### TASK GOAL
Make an exact copy of the lines below.

### MATERIAL PROVIDED
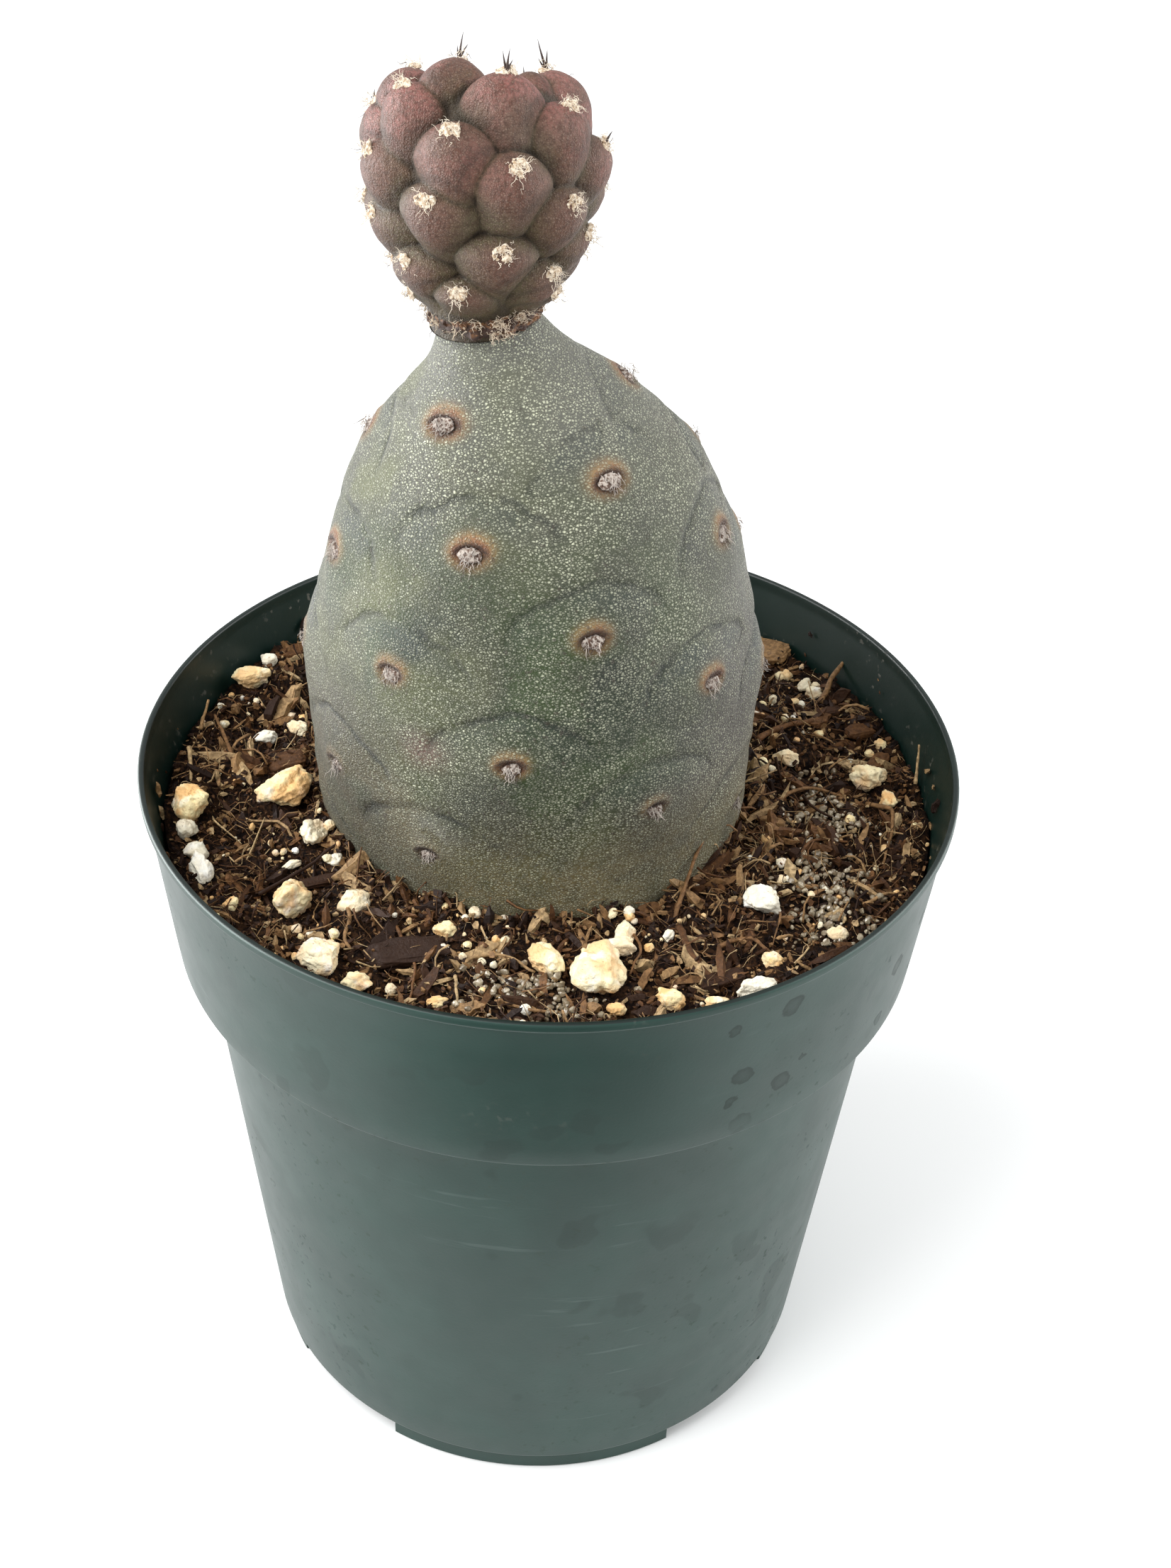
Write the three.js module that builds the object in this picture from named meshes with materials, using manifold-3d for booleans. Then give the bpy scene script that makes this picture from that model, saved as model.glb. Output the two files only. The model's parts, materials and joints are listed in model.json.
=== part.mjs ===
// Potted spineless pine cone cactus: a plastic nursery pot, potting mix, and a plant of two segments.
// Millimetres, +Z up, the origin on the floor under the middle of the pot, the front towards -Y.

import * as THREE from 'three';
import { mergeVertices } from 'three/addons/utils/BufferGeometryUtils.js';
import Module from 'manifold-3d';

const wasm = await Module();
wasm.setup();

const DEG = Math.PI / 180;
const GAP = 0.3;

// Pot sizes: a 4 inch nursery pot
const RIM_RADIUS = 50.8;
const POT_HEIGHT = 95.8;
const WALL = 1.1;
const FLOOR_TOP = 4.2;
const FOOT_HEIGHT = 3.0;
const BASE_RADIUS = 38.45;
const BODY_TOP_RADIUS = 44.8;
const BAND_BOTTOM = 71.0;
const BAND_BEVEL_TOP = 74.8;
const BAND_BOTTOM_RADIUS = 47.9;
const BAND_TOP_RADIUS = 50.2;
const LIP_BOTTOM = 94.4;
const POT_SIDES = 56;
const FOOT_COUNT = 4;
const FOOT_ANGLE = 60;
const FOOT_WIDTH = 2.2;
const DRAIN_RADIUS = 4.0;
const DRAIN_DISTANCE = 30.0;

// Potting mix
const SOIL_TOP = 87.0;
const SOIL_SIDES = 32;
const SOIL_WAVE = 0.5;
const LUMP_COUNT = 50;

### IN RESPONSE
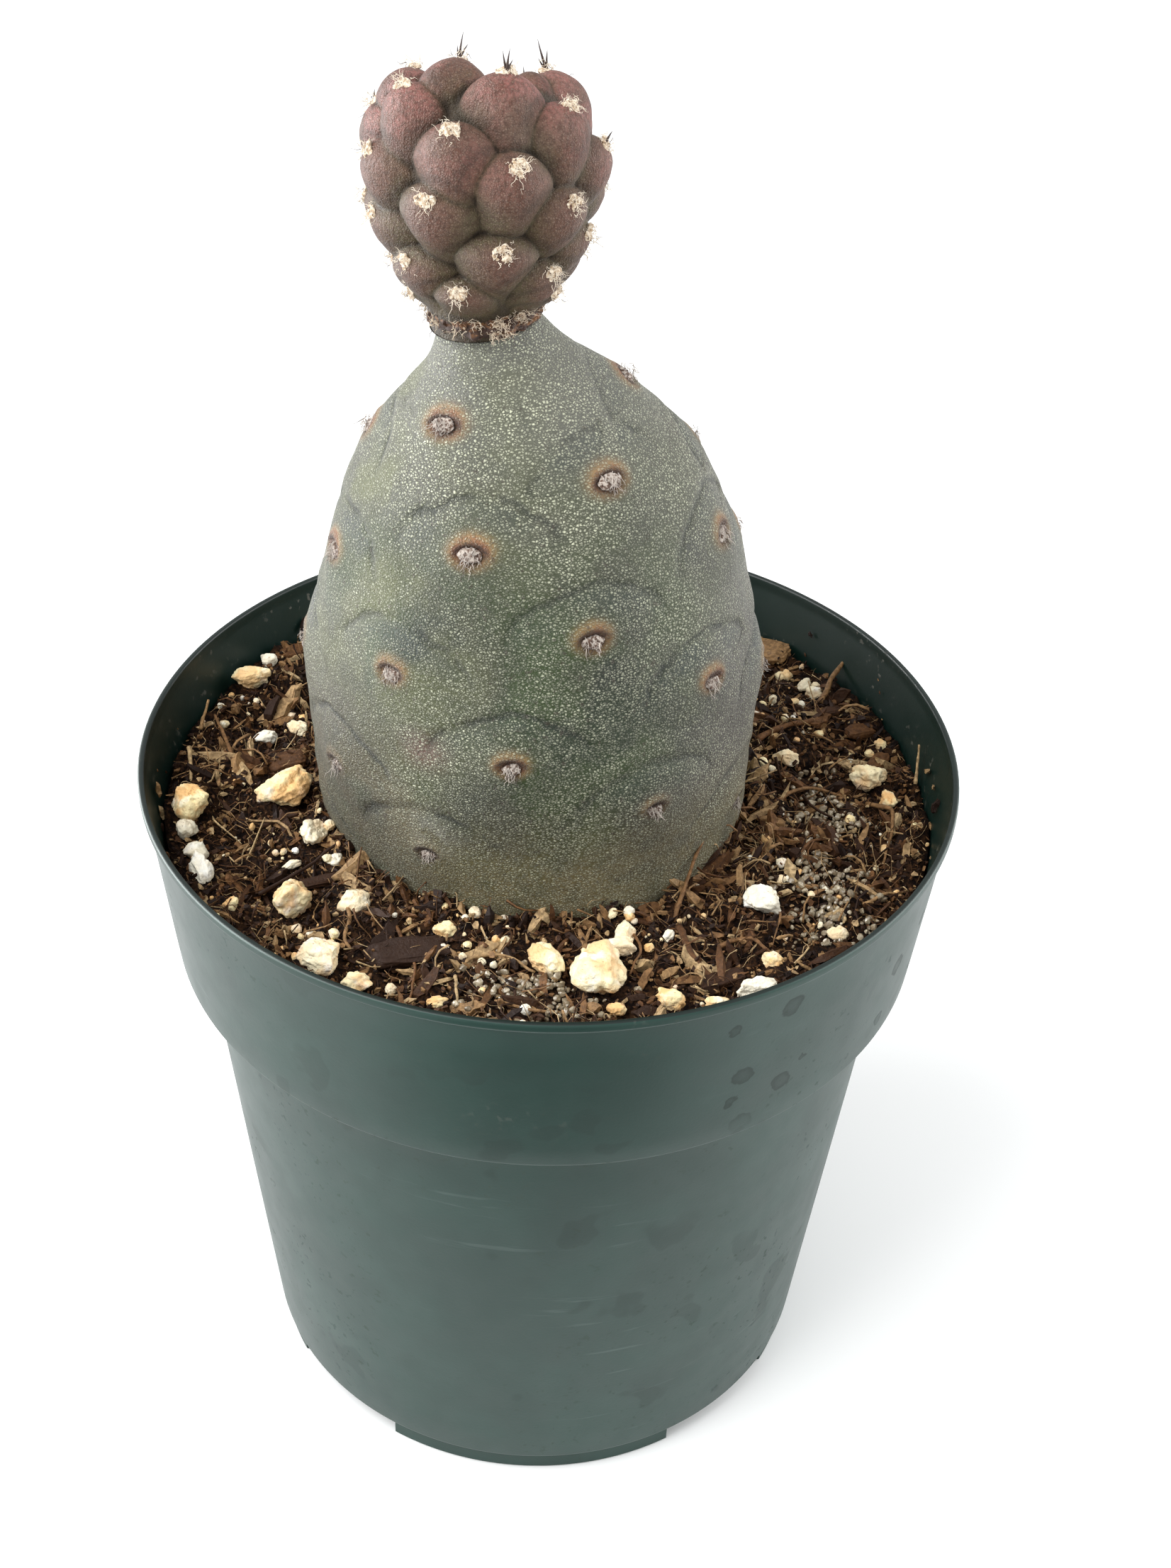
Write the three.js module that builds the object in this picture from named meshes with materials, using manifold-3d for booleans. Then give the bpy scene script that makes this picture from that model, saved as model.glb. Output the two files only. The model's parts, materials and joints are listed in model.json.
=== part.mjs ===
// Potted spineless pine cone cactus: a plastic nursery pot, potting mix, and a plant of two segments.
// Millimetres, +Z up, the origin on the floor under the middle of the pot, the front towards -Y.

import * as THREE from 'three';
import { mergeVertices } from 'three/addons/utils/BufferGeometryUtils.js';
import Module from 'manifold-3d';

const wasm = await Module();
wasm.setup();

const DEG = Math.PI / 180;
const GAP = 0.3;

// Pot sizes: a 4 inch nursery pot
const RIM_RADIUS = 50.8;
const POT_HEIGHT = 95.8;
const WALL = 1.1;
const FLOOR_TOP = 4.2;
const FOOT_HEIGHT = 3.0;
const BASE_RADIUS = 38.45;
const BODY_TOP_RADIUS = 44.8;
const BAND_BOTTOM = 71.0;
const BAND_BEVEL_TOP = 74.8;
const BAND_BOTTOM_RADIUS = 47.9;
const BAND_TOP_RADIUS = 50.2;
const LIP_BOTTOM = 94.4;
const POT_SIDES = 56;
const FOOT_COUNT = 4;
const FOOT_ANGLE = 60;
const FOOT_WIDTH = 2.2;
const DRAIN_RADIUS = 4.0;
const DRAIN_DISTANCE = 30.0;

// Potting mix
const SOIL_TOP = 87.0;
const SOIL_SIDES = 32;
const SOIL_WAVE = 0.5;
const LUMP_COUNT = 50;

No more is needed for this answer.